For load and abuse, quiet residential decks with well-behaved traffic and minimal climbing can be good candidates for 1/8-inch cable, provided the frame is stiff, the posts are close, and tension is set and maintained properly. Where the guard will see crowds, heavy leaning, or unsupervised children, 3/16-inch cable provides a thicker, stiffer line that tolerates higher shock loads and rougher treatment while still keeping sightlines open. That is why 3/16-inch has become the most common diameter in commercial and public pedestrian guards, even though smaller sizes can meet strict code checks when everything else is optimized.

For aesthetics and cost, choose 1/8-inch when you want the cable to recede, the view to dominate, and hardware to stay as lean as possible, and accept that you may need slightly closer posts and more careful tensioning. Choose 3/16-inch when you want the stainless to register clearly as part of the design, when the frame already has substantial posts and rails, or when you prefer the psychological comfort of a visibly thicker infill and are willing to pay modestly more for cable and fittings.

FAQ: Can You Mix 1/8-Inch and 3/16-Inch Cable?

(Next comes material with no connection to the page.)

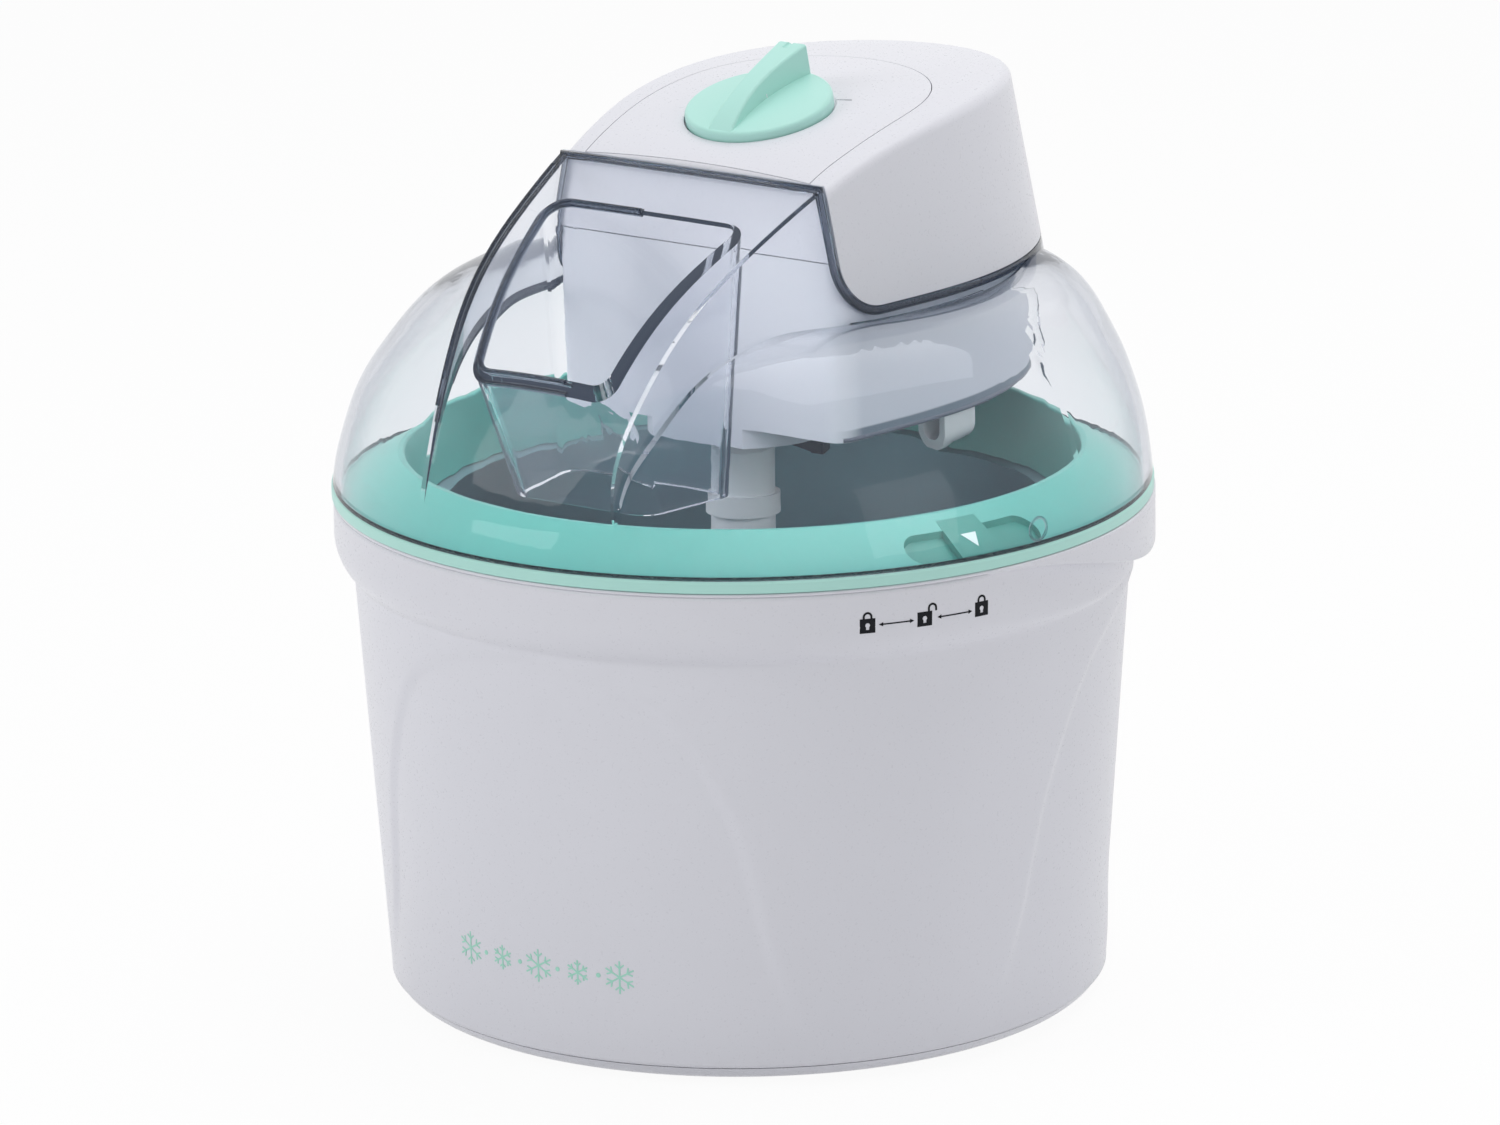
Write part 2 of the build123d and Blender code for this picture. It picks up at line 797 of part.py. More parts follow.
def lower_body(grow):
    """The lower part of the motor unit as a filled solid, `grow` inside its outer face."""
    front = hood_back + unit_gap + grow
    outline = boat_face(hood_level, unit_inset + grow)
    outline = Pos(0, 0, unit_floor_height - hood_level) * outline
    window = Pos(0, front + 60, unit_floor_height) * make_face(Rectangle(160, 120).edges())
    outline = outline & window
    corners = outline.vertices().filter_by(lambda vertex: vertex.Y < front + 1)
    outline = fillet(corners, unit_corner_radius)
    body = extrude(outline, hood_level + saddle_radius - unit_floor_height, dir=(0, 0, 1))
    body &= boat(unit_floor_height - 1, hood_top, unit_inset - 0.2 + grow)
    return body & disc(unit_limit_radius - grow, unit_floor_height, hood_top)


def make_motor_base():
    """Lower shell of the motor unit with the bearing boss and the posts."""
    floor_top = unit_floor_height + unit_wall
    high = hood_level + saddle_radius - unit_gap
    shell = lower_body(0) - (lower_body(unit_wall) & disc(200, floor_top, hood_top))
    shell &= disc(200, 0, high)
    shell -= block((-80, hood_back + saddle_radius, unit_collar_height), (80, 120, hood_top))
    hub_low = unit_floor_height - hub_drop
    front = block((-80, hood_back + unit_gap, hub_low), (80, 80, floor_top))
    shell += disc(hub_radius, hub_low, floor_top) & front
    for x, y in plate_screw_places():
        shell += disc(boss_radius, floor_top, plate_height, x, y)
        shell -= disc(screw_radius + screw_clearance, plate_height - 9, plate_height, x, y)
    for x, y in cover_screw_places():
        shell += disc(post_radius, floor_top, post_top_height, x, y)
        shell -= disc(screw_head_radius + screw_clearance, 0, post_top_height - 2.5, x, y)
        shell -= disc(screw_radius + screw_clearance, 0, post_top_height, x, y)
    shell -= disc(bushing_radius + fit_clearance, 0, floor_top)
    shell -= disc(axle_radius + fit_clearance, unit_floor_height + 1, floor_top, 0, idler_y())
    slot = hook_frame() * block(
        (-hook_length / 2 - hook_gap, -hook_width / 2 - hook_gap, -20),
        (hook_length / 2 + hook_travel + hook_gap, hook_width / 2 + hook_gap, 20),
    )
    return shell - slot


def hook_frame():
    """Place of the latch: X points away from the axis, origin on the unit floor."""
    x, y = polar(hook_radius, hook_angle)
    return Location((x, y, unit_floor_height), (0, 0, hook_angle - 90))


def make_latch_hook():
    """Sliding hook with a foot that runs on the floor of the motor unit."""
    half_length = hook_length / 2
    half_width = hook_width / 2
    floor_top = unit_wall
    low = hook_low_height - unit_floor_height
    hook = block((-half_length, -half_width, low), (half_length, half_width, floor_top + 1))
    foot_low = (-half_length - 2, -half_width - 2, floor_top)
    hook += block(foot_low, (half_length + 2, half_width + 2, floor_top + 1.6))
    tip = -half_length - hook_reach
    side = [(half_length, low + 0.8), (half_length - 2, low), (tip, low + 1.4), (tip, low + 2), (0, low + 3)]
    foot = Plane.XZ * make_face(Polyline(*side, close=True))
    hook += extrude(foot, half_width, both=True)
    return hook_frame() * hook


def make_catches():
    """Two U-shaped channels under the motor unit, open at both ends."""
    catches = []
    low = unit_floor_height - catch_height
    half = catch_width / 2
    for side in (-1, 1):
        middle = side * catch_x
        outer = block(
            (middle - half, catch_front, low), (middle + half, catch_front + catch_length, unit_floor_height)
        )
        outer = fillet(outer.edges().filter_by(Axis.Y).group_by(Axis.Z)[0], half - 0.5)
        inner = block(
            (middle - half + catch_wall, catch_front - 1, low + catch_wall),
            (middle + half - catch_wall, catch_front + catch_length + 1, unit_floor_height),
        )
        inner = fillet(inner.edges().filter_by(Axis.Y).group_by(Axis.Z)[0], half - catch_wall - 0.4)
        catches.append(outer - inner)
    return Compound(children=catches)


def make_output_bushing():
    """Flanged bearing of the output shaft."""
    low = unit_floor_height - hub_drop
    bore = shaft_radius + running_clearance
    high = unit_floor_height + unit_wall + 1
    bushing = tube(bushing_radius, bore, low, high)
    return bushing + tube(bushing_radius + 2, bore, low - 1, low)


def make_cord_gland():
    """Collar around the hole where a power lead enters."""
    wall_face = hood_middle + hood_rear_length - 0.2
    low = wall_face - 8.9
    gland = disc(gland_radius, low, wall_face) + disc(gland_radius + 2, wall_face, gland_reach)
    gland += disc(gland_radius + 1.5, low, low + 2)
    gland -= disc(gland_bore, low, gland_reach)
    return Pos(0, 0, gland_height) * Rot(-90, 0, 0) * gland


def make_rotary_switch():
    """Switch body behind the knob."""
    low = -switch_top - switch_length
    body = along_knob(switch_radius, low, -switch_top)
    return body - along_knob(spindle_radius + running_clearance, low + 2, -switch_top)


def make_cover_screws():
    """Screws deep in the posts that pull the two shells together."""
    low = post_top_height - 2.5 - screw_head_height
    length = cover_screw_length - screw_clearance
    return Compound(
        children=[screw(x, y, low, length) for x, y in cover_screw_places()]
    )


# ---------------------------------------------------------------- drive train
def idler_y():
    """Place of the idler behind the output shaft."""
    return gear_module * (output_teeth + idler_small_teeth) / 2 + gear_clearance


def motor_y():
    """Place of the motor shaft behind the idler."""
    return idler_y() + gear_module * (idler_large_teeth + pinion_teeth) / 2 + gear_clearance


def gear(teeth, low, phase, y):
    """A spur gear with straight flanks, one tooth standing at `phase` degrees from +X."""
    pitch = gear_module * teeth / 2
    root = pitch - gear_dedendum * gear_module
    tip = pitch + gear_addendum * gear_module
    flank = math.tan(math.radians(gear_flank))
    root_half = (gear_tooth_width / 2 + gear_dedendum * flank) * gear_module / root
    tip_half = (gear_tooth_width / 2 - gear_addendum * flank) * gear_module / tip
    points = []
    for index in range(teeth):
        middle = math.radians(phase) + index * math.tau / teeth
        corners = [(root, -root_half), (tip, -tip_half), (tip, tip_half), (root, root_half)]
        for radius, turn in corners:
            points.append((radius * math.cos(middle + turn), radius * math.sin(middle + turn)))
    return Pos(0, y, low) * extrude(make_face(Polyline(*points, close=True)), gear_face)


def make_output_gear():
    """Last gear of the train, fixed on the output shaft."""
    blank = gear(output_teeth, output_gear_height, 0, 0)
    return blank - disc(shaft_radius + fit_clearance, 0, hood_top)


def make_idler_gear():
    """Stepped gear between the motor and the output."""
    upper = output_gear_height + gear_face + gear_step_gap
    small = gear(idler_small_teeth, output_gear_height, 0, idler_y())
    large = gear(idler_large_teeth, upper, 0, idler_y())
    middle = disc(axle_radius + 2.5, output_gear_height, upper, 0, idler_y())
    bore = disc(axle_radius + running_clearance, 0, hood_top, 0, idler_y())
    return small + middle + large - bore


def make_motor_pinion():
    """Pinion with the motor shaft that carries it."""
    low = output_gear_height + gear_face + gear_step_gap
    pinion = gear(pinion_teeth, low, 15, motor_y())
    high = plate_height + plate_thickness + motor_can_height / 2
    return pinion + disc(axle_radius, low, high, 0, motor_y())


def make_idler_axle():
    """Fixed pin that the idler runs on."""
    low = unit_floor_height + 1
    return disc(axle_radius, low, plate_height + plate_thickness, 0, idler_y())


def make_gear_plate():
    """Plate that carries the motor and the upper ends of the shafts."""
    low = (-plate_half_width, plate_front, plate_height)
    high = (plate_half_width, plate_rear, plate_height + plate_thickness)
    plate = block(low, high)
    plate = fillet(plate.edges().filter_by(Axis.Z), 6)
    top = plate_height + plate_thickness
    plate -= disc(axle_radius + running_clearance, 0, top)
    plate -= disc(axle_radius + fit_clearance, 0, top, 0, idler_y())
    plate -= disc(axle_radius + running_clearance, 0, top, 0, motor_y())
    for x, y in plate_screw_places():
        plate -= disc(screw_radius + screw_clearance, 0, top, x, y)
    return plate


def make_motor_can():
    """Flat synchronous motor that stands on the gear plate."""
    low = plate_height + plate_thickness
    can = disc(motor_can_radius, low, low + motor_can_height, 0, motor_y())
    can = fillet(can.edges().sort_by(Axis.Z)[-1], 1.5)
    return can - disc(axle_radius + running_clearance, low, low + 12, 0, motor_y())


def make_motor_screws():
    """Screws that hold the gear plate down on its posts."""
    top = plate_height + plate_thickness
    screws = []
    for x, y in plate_screw_places():
        shank = disc(screw_radius, plate_height - 8, top, x, y)
        screws.append(shank + disc(screw_head_radius, top, top + screw_head_height, x, y))
    return Compound(children=screws)


def hexagon(radius, low, high):
    """An upright six-sided bar on the axis, `radius` to its corners."""
    return Pos(0, 0, low) * extrude(RegularPolygon(radius, 6), high - low)


def make_output_shaft():
    """Shaft from the gear plate down into the coupling, thinner beside the idler."""
    step = output_gear_height + gear_face
    shaft = disc(shaft_radius, coupling_low_height + 2, step)
    return shaft + disc(axle_radius, step, plate_height + plate_thickness - 0.5)


def make_drive_coupling():
    """Coupling with a collar and a spigot that the paddle hangs on."""
    low, high = coupling_low_height, coupling_top_height
    body = disc(coupling_radius, low, high)
    body = chamfer(body.edges().sort_by(Axis.Z)[-1], 1.0)
    body += disc(coupling_collar_radius, low + 6.5, low + 12.5)
    body += hexagon(coupling_spigot_radius, low - coupling_spigot_length, low)
    return body - disc(shaft_radius + fit_clearance, low + 2, high)


def make_paddle():
    """Mixing paddle: a hub with a curved frame on either side."""
    low = tub_floor_height + paddle_floor_gap
    hub_top = coupling_low_height - paddle_gap
    half = paddle_thickness / 2
    frame = block((-paddle_reach, -half, low), (paddle_reach, half, paddle_top_height))
    corners = frame.edges().filter_by(Axis.Y)
    frame = fillet(corners, paddle_corner_radius)
    width = paddle_bar_width
    for side in (-1, 1):
        inner, outer = sorted((side * (paddle_hub_radius + 2), side * (paddle_reach - width)))
        window = block(
            (inner, -half - 1, low + width), (outer, half + 1, paddle_top_height - width)
        )
        frame -= fillet(window.edges().filter_by(Axis.Y), paddle_corner_radius - width)
    paddle = frame + disc(paddle_hub_radius, low, hub_top)
    socket = coupling_spigot_radius + paddle_gap
    return paddle - hexagon(socket, hub_top - coupling_spigot_length - 0.5, hub_top)


# ---------------------------------------------------------------- knob
def grip_side():
    """Side outline of the grip: a curved rise from the front to the blunt rear."""
    rise = Spline(
        (-grip_front, knob_height - knob_dome),
        (-8.5, grip_height - 3.4),
        (3, grip_height - 0.9),
        (grip_rear, grip_height),
    )
    rear = Line((grip_rear, grip_height), (grip_rear, 0.6))
    floor = Line((grip_rear, 0.6), (-grip_front, 0.6))
    front = Line((-grip_front, 0.6), (-grip_front, knob_height - knob_dome))
    return make_face(Curve([rise, rear, floor, front]))


def grip_plan():
    """Outline of the grip from above, with a waist in its middle."""
    right = Spline(
        (grip_half_width, -grip_front - 1), (grip_waist, -2.0), (grip_half_width + 0.6, grip_rear + 1)
    )
    ends = [
        Line((-grip_half_width, -grip_front - 1), (grip_half_width, -grip_front - 1)),
        Line((-grip_half_width - 0.6, grip_rear + 1), (grip_half_width + 0.6, grip_rear + 1)),
    ]
    return make_face(Curve([right, mirror(right, about=Plane.YZ), *ends]))


def make_knob():
    """Round knob with a domed face, a waisted grip across it and a pointer notch."""
    edge = knob_height - knob_dome
    profile = [
        (0, -knob_sink),
        (knob_radius, -knob_sink),
        (knob_radius, edge),
        (0.55 * knob_radius, edge + 0.7 * knob_dome),
        (0, knob_height),
    ]
    body = turned(profile, [(2, 1.1), (3, 60)])
    grip = extrude(Plane.YZ * grip_side(), grip_half_width + 1, both=True)
    grip &= extrude(grip_plan(), grip_height + 1)
    grip &= disc(knob_radius - 0.2, 0, grip_height + 1)
    grip = fillet(grip.edges().filter_by(lambda edge: edge.center().Z > knob_height + 1), 0.8)
    notch = Pos(-0.4, grip_rear, grip_height + 0.2) * Rot(90, 0, 0) * Cylinder(grip_notch, 7)
    body += grip - notch
    body -= disc(spindle_radius + fit_clearance, -knob_sink, knob_height + 1)
    return knob_plane() * body


def make_knob_spindle():
    """Spindle that joins the knob to the switch."""
    return along_knob(spindle_radius, -spindle_length, knob_height + 1)


# ---------------------------------------------------------------- the nodes
NODES = {
    "housing": make_housing,
    "base_plate": make_base_plate,
    "rubber_feet": make_rubber_feet,
    "base_screws": make_base_screws,
    "tub_inner": make_tub_inner,
    "tub_outer": make_tub_outer,
    "coolant": make_coolant,
    "rim_seal": make_rim_seal,
    "lock_ring": make_lock_ring,
    "lid": make_lid,
    "motor_cover": make_motor_cover,
    "top_inlay": make_top_inlay,
    "motor_base": make_motor_base,
    "motor_can": make_motor_can,
    "gear_plate": make_gear_plate,
    "motor_screws": make_motor_screws,
    "cover_screws": make_cover_screws,
    "cord_gland": make_cord_gland,
    "rotary_switch": make_rotary_switch,
    "catches": make_catches,
    "output_bushing": make_output_bushing,
    "idler_axle": make_idler_axle,
    "latch_hook": make_latch_hook,
    "knob": make_knob,
    "knob_spindle": make_knob_spindle,
    "output_gear": make_output_gear,
    "output_shaft": make_output_shaft,
    "drive_coupling": make_drive_coupling,
    "paddle": make_paddle,
    "idler_gear": make_idler_gear,
    "motor_pinion": make_motor_pinion,
}

for name, make in NODES.items():
    export_step(make(), f"parts/{name}.step")
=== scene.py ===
"""Looks for the ice cream maker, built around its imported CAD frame. Metres, +Z up."""

import math

import bmesh
import bpy
import numpy as np
from mathutils import Matrix, Vector
from mathutils.bvhtree import BVHTree


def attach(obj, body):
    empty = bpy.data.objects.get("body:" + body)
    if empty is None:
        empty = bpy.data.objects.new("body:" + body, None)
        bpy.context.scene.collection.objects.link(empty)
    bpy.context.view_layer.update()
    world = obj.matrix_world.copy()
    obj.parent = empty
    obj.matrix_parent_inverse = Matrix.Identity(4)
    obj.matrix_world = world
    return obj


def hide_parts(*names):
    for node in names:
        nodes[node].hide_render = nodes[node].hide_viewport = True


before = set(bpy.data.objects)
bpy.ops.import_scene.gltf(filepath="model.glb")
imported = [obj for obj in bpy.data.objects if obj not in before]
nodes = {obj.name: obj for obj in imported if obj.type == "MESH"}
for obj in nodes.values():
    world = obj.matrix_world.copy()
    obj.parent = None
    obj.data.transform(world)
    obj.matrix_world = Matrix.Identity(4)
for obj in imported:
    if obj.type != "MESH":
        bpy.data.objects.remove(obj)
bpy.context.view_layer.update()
MM = 0.001
UNIT_FOOT, UNIT_MIDDLE = 151.5, 30  # underside of the motor unit and its middle on Y, mm
MIX_FIRST, MIX_SECOND, MIX_RESULT = 6, 7, 2  # the colour sockets of a Mix node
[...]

Mixing diameters in one project is technically possible but rarely a good idea. Each cable size requires its own hole diameters, fittings, and tension settings, and combining them complicates installation, inspection, and future replacement. Suppliers of both rigging and cable railing hardware stress the importance of matching cable diameter, construction, and material to the rated hardware and to the intended loads, rather than improvising combinations on site. If you truly need different visual weights, it is better to separate them by zone or level so each run uses a single, consistent specification from anchor to anchor.

A well-executed cable railing behaves like any good piece of structure: quiet, predictable, and stronger than it looks. Choose 1/8-inch when you want the lightest possible lines on a well-braced frame, choose 3/16-inch when you want a bit more presence and load margin, and detail the posts and top rail to match; do that, and every lean and climb will simply confirm that you built it right.